Summary: An exposition of Psalm 89

Psalm 89 Scriptures: Isaiah 49, Jeremiah 25, 33

Where is the light that’s supposed to be at the end of the tunnel?

A couple of months ago Louisiana and the city of New Orleans was hit by an incredibly powerful hurricane named Katrina. As you may remember the city, which sits below sea level was flooded. Hundreds of people died, thousands of homes and businesses were destroyed. Tens of thousands of jobs were lost. For a time disorder and thuggery ruled the streets. People ended up in shelters, and some are still there. Many a person’s beloved pets were killed. Presently the city and region are still in disarray. In short, it is a disaster zone.

While some may conclude that the city of New Orleans got what it deserved (for it is a city steeped in witchcraft, the occult, and sexual immorality), there are many who call New Orleans home who are the followers of Jesus Christ.

These ones, who are the followers of Jesus who live in New Orleans, who have lost all their possessions (and in some cases, loved ones), are righteous sufferers. They are righteous sufferers because it was not their personal sins against the Lord that led to New Orleans destruction.

How do you think these brothers and sisters of ours in Christ, feel?

I’m sure some of them are confused and hurting. I’m sure some are struggling with despair and a sense of abandonment by God. I’m sure that they are hoping that their restoration comes quickly and that they will be able to put their lives back together soon.

Over the centuries there have been many who have been the followers of God who have been righteous sufferers.

To be a righteous sufferer is not an easy thing. Staying true under such circumstances is certain to be a challenge.

One of the biggest things that righteous sufferers need is encouragement and a reminder that there is a light at the end of the tunnel of their suffering.

The reason I have begun as I have this morning is because today we are going to do a study of Psalm 89.

Psalm 89 records the prayer of a righteous sufferer who is overwhelmed by his situation.

Historical background to Psalm 89

It is the time of the Babylonian exile.

Last week we studied Psalm 80 together. Psalm 80, as I hope you remember, is a prayer for restoration, salvation, and blessing, that dates to the days following the destruction of the Northern Kingdom of Israel in 722 B.C.

In Psalm 89, Judah, the Southern Kingdom, was the one that has been destroyed for very much the same reasons as its sister city (Israel) was. Instead, the time of the destruction of Judah was 586 B.C. Judah was able to keep going for longer because their kings and people were much more faithful to God than their northern cousins. Thus, they enjoyed God’s favor and blessing longer.

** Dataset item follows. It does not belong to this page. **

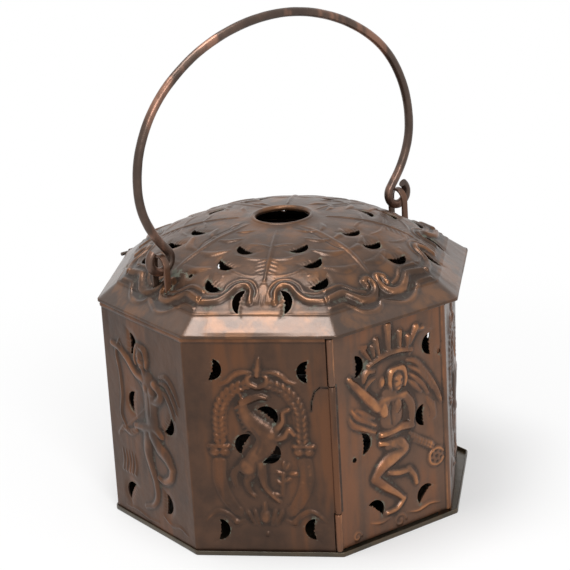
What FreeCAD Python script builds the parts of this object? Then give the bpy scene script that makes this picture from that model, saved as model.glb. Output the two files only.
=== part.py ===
# Octagonal embossed copper foot warmer: pierced wall ring, side door, hinged domed lid,
# swing bail and a loose ember pan inside. Lengths are in millimetres. +Z is up, X runs
# along the bail's pivots, the door faces -Y and the origin is under the middle of the lid.
import FreeCAD, Part
import math
import os

Vec = FreeCAD.Vector
os.makedirs("parts", exist_ok=True)

# Sheet and working clearances shared by the whole object
sheet = 0.8
seat_gap = 0.3
overrun = 4.0
door_face = 1
lid_hinge_face = 5
face_count = 8
face_turn = 360.0 / face_count

# Lid: flat seat ring, upright lip, sloping band and a dome with a rolled vent rim
lid_flats = 207.0
lid_overhang = 4.6
lid_seat_width = 10.0
lip_height = 1.5
band_inset = 11.2
band_rise = 8.6
dome_rise = 26.5
dome_power = 3.1
vent_radius = 15.6
vent_bead = 1.7
lid_skin_drop = 1.0
lid_knuckle = 26.0
lid_hinge_inset = 2.4
lid_pin_tip = 5.8

# Wall ring: one sheet bent round seven faces, a little off the middle of the lid
wall_flats = lid_flats - 2 * lid_overhang
wall_top = 131.0
wall_off_x = -3.0
wall_off_y = 1.2
hem_height = 3.0
jamb_width = 8.0

# Tray: flat floor with a low upturned rim that shows below the door
tray_slack = 1.6
tray_rim_sheet = 0.9
tray_rim_height = 2.6
tray_off_x = -1.6
tray_off_y = 0.5

# Both hinges: sheet rolled round a plain wire pin
pin_radius = 1.1
hinge_clearance = 0.08
knuckle_gap = 0.5
axis_proud = 0.4

# Door: fills the eighth face and swings on the corner left of it
door_lift = 0.8
door_drop = 0.5
door_hem_width = 3.0
door_top_knuckle = 27.5
door_bottom_knuckle = 22.6
door_top_notch = 2.6

# Crescent piercings, cut with one curved chisel
crescent_length = 13.0
crescent_width = 6.4
crescent_hollow = 0.7
lid_crescent_length = 12.5
lid_crescent_width = 5.6
nail_hole = 1.5

# Main strokes of the embossing, raised from the outer faces of the wall, door and lid
wall_relief = 1.6
lid_relief = 1.2

# Bail: round wire bent to a tall bow, with a loop at each end. The bow's three radii are
# shares of its half width, and it stands on its pivots over the dome.
bail_wire = 5.2
bail_inset = 6.5
bail_half_width = lid_flats / 2 - bail_inset
bail_crown_share = 1.1546
bail_side_share = 0.7423
bail_lower_share = 0.5567
bail_run = 8.0
axis_above_dome = 8.96
bail_loop_radius = 6.9
bail_lower_angle = 38.0
bail_loop_angle = 268.0

# Eye staples: strap bent to an arch, legs through the dome and turned out below it
strap_width = 4.0
strap = 1.6
arch_radius = 7.0
arch_above_axis = 3.2
tail_length = 7.0
tail_gap = 0.25
slot_clearance = 0.25

# Ember pan: round pan on three turned feet, with a strap handle held by two rivets
pan_room = 36.9
pan_radius = wall_flats / 2 - pan_room
pan_depth = 34.0
pan_sheet = 1.2
pan_corner = 6.0
pan_bead = 1.8
foot_height = 10.0
foot_radius = 4.5
foot_waist = 2.8
foot_pad_height = 2.0
foot_inset = 18.0
foot_count = 3
handle_width = 11.0
handle_strap = 1.6
handle_reach = 22.0
handle_palm_share = 0.265
handle_drop_share = 0.147
handle_palm = pan_depth * handle_palm_share
handle_drop = pan_depth * handle_drop_share
rivet_radius = 1.5
rivet_head = 2.9
rivet_head_height = 1.1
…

The difference between the Two kingdoms’experiences: The Northern Kingdom disappeared. The Southern kingdom experienced a predetermined 70 years in exile. After the 70 years were over, God restored them to their homeland.

Psalm 89 fits somewhere into the beginning of the time of the 70 year exile.

The structure of the text

In v.1-37 the tone is upbeat and worshipful as the praiseworthiness, holiness, righteousness, faithfulness, and goodness of God is expounded.

Starting with v.38 and continuing through to verse 51 our text does a 180 degree turn.

After repeatedly praising God for his goodness, love and faithfulness, our author all of a sudden breaks down; and from his sobbing lips comes question after question pertaining to where God’s love and promises for deliverance has gone.

The tone of despair, desperation, pain, confusion, and a sense of being abandoned by God, is unmistakable.


Why the person who wrote Psalm 89 is a righteous sufferer.

Note the author’s:

1. Commitment to the praise and worship of God v.1-37

In verses 1-2 our author says “I will sing of the LORD’s great love forever; with my mouth I will make your faithfulness known through all generations. I will declare that your love stands firm forever, that you established your faithfulness in heaven itself.

Note also how the author lays out for us a number of reasons for why God is praiseworthy. Verses 5ff

-the wonders of His creation

-His power and might

-His victories over His enemies

-His mastery over the seas and the world

-His justice, holiness, righteousness, goodness, and faithfulness to His promises

-His favor lavished on David and the eternal kingship He promised to him

2. Knowledge of God and of the Scriptures

The one who wrote Psalm 89 was not ignorant of the Word of God. His in depth knowledge of the covenant God made with David and his meditation on the holiness, righteousness, and faithfulness of God indicate this.